start Data

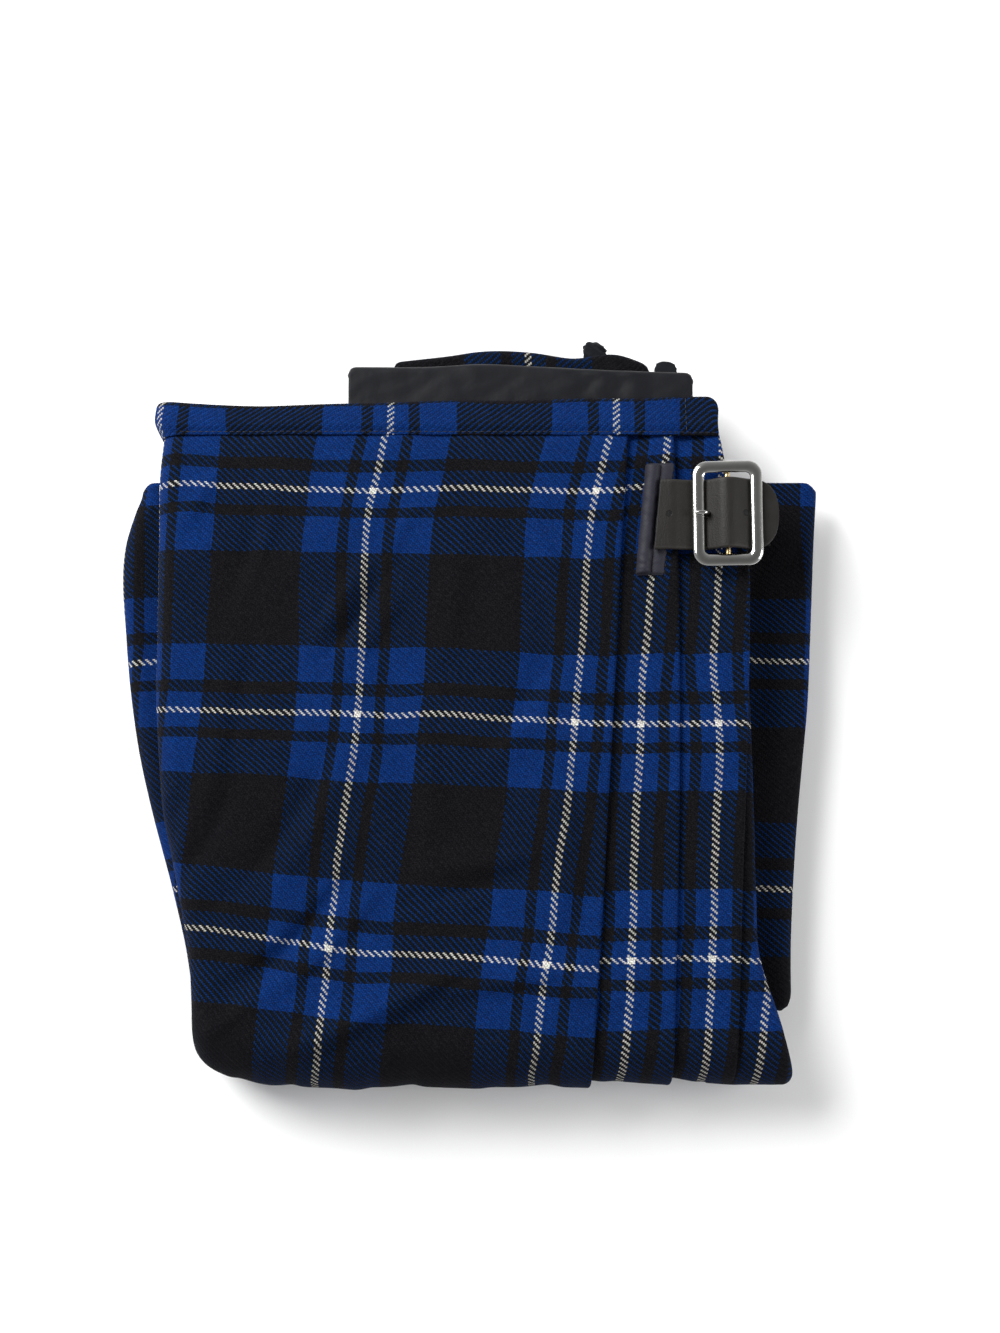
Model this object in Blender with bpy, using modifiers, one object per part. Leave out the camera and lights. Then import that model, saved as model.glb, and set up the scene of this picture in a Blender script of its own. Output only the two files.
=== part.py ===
"""Scottish kilt, buckled, laid flat and folded in four, so that it lies as a low stack.

Metres, +Z up. X runs across the stack and +Y toward the waist. The origin is at the middle of the underside.

The stack has eight layers: four from the waist to the bottom fold, and under them four from the fold to the
hem. Each wall of cloth on top is a cross-section (x, lift) that is carried along the stack, from the waist to
the bottom fold and round it to the floor. `lift` is the distance out from the top of the hidden layers.
"""

import math

import bmesh
import bpy
import numpy as np

MM = 0.001

# Cloth
CLOTH = 1.4 * MM
GAP = 0.4 * MM
LAYER = CLOTH + GAP
MIDDLE = GAP + CLOTH / 2  # lift of the middle of the lowest wall

# The stack
HALF = 21.5 * MM  # top of the hem half, where the waist half lies on it
FOLD_RADIUS = 20.5 * MM  # of the hidden layers, round the bottom fold
FOLD_HEIGHT = 22.5 * MM
FOLD_Y = -157.8 * MM  # where the bottom fold starts to turn
FOLD_TURN = math.radians(162)
CORNER_RISE = 10 * MM  # the fold's left corner is drawn up by this much
CORNER_START, CORNER_END = 85 * MM, 130 * MM
CLOTH_END = 131 * MM  # the panels end under the waistband
WAIST_DROP = 6 * MM  # the waist end sinks, having nothing below it
DROOP_START, WAIST_Y = 112 * MM, 145 * MM
HEM_Y = 106.5 * MM
HEM_END = -145 * MM

# Folded edges
ROLL_RADIUS = 11 * MM  # left fold of the waist half
ROLL_TURN = math.radians(130)
ROLL_STEPS = 7
HEM_TURN = math.radians(145)
PLEAT_FOLD = 5 * MM  # right fold of the last pleat
HEM_ROLL_LEFT = 9.9 * MM
HEM_ROLL_RIGHT = 5.4 * MM
RETURN = 12 * MM  # a pleat's cloth turns back under it by this much
TUCK = 12 * MM  # and starts this far under the one before
HEM_LEFT_START = -133 * MM  # the strips start here, hidden under the waist half
HEM_RIGHT_START = 117 * MM
HEM_LEAST = 16 * MM  # and are at least this wide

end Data

Short task: Return only the lines spanning from the first line of the material through the line with "MIDDLE = GAP", copied exactly, both ends kept.

Task solution:
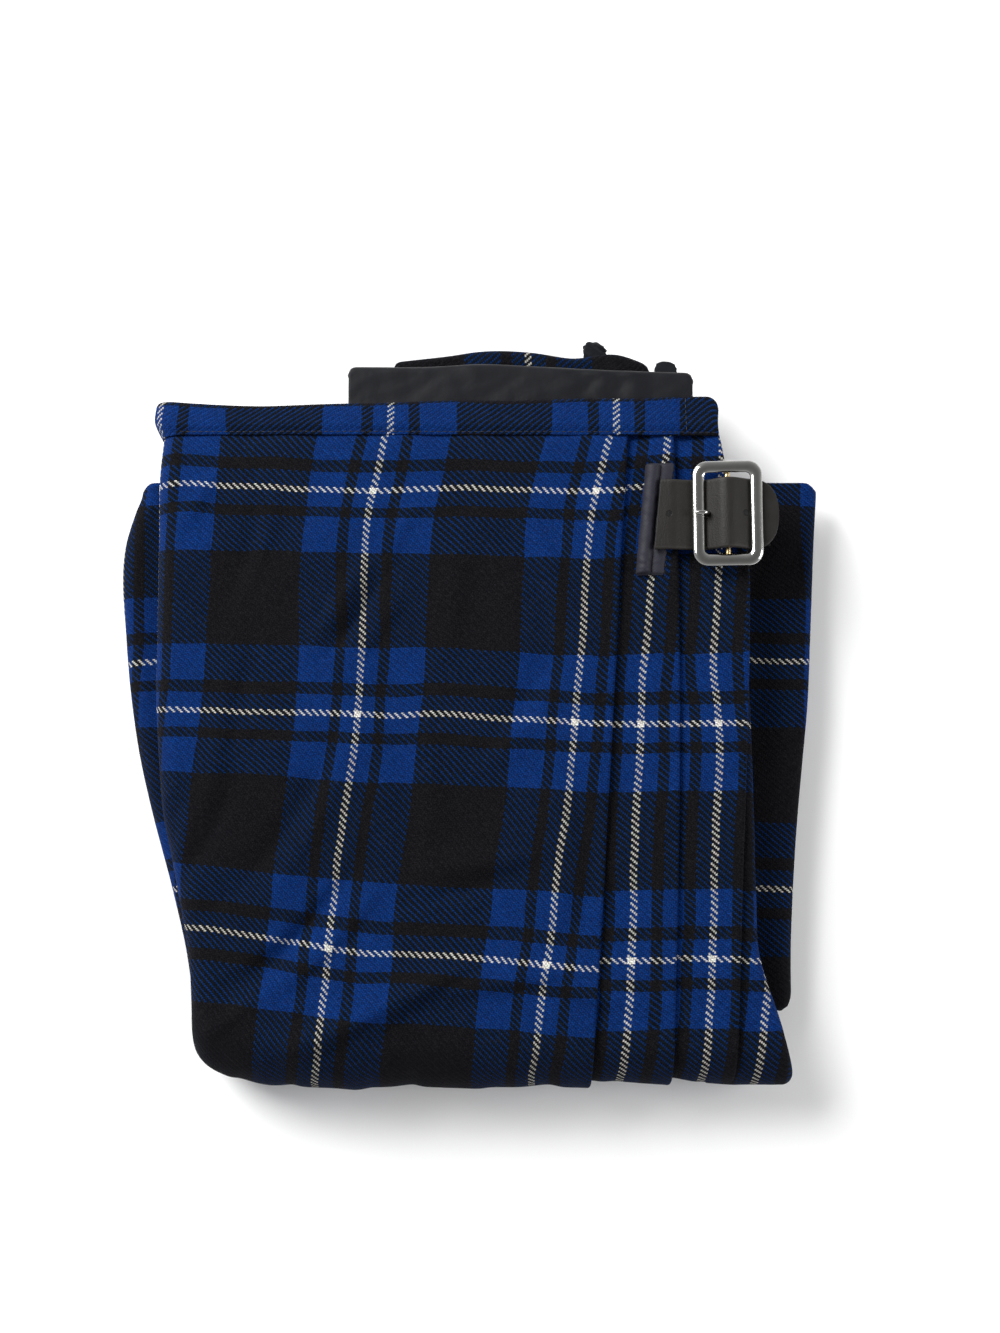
Model this object in Blender with bpy, using modifiers, one object per part. Leave out the camera and lights. Then import that model, saved as model.glb, and set up the scene of this picture in a Blender script of its own. Output only the two files.
=== part.py ===
"""Scottish kilt, buckled, laid flat and folded in four, so that it lies as a low stack.

Metres, +Z up. X runs across the stack and +Y toward the waist. The origin is at the middle of the underside.

The stack has eight layers: four from the waist to the bottom fold, and under them four from the fold to the
hem. Each wall of cloth on top is a cross-section (x, lift) that is carried along the stack, from the waist to
the bottom fold and round it to the floor. `lift` is the distance out from the top of the hidden layers.
"""

import math

import bmesh
import bpy
import numpy as np

MM = 0.001

# Cloth
CLOTH = 1.4 * MM
GAP = 0.4 * MM
LAYER = CLOTH + GAP
MIDDLE = GAP + CLOTH / 2  # lift of the middle of the lowest wall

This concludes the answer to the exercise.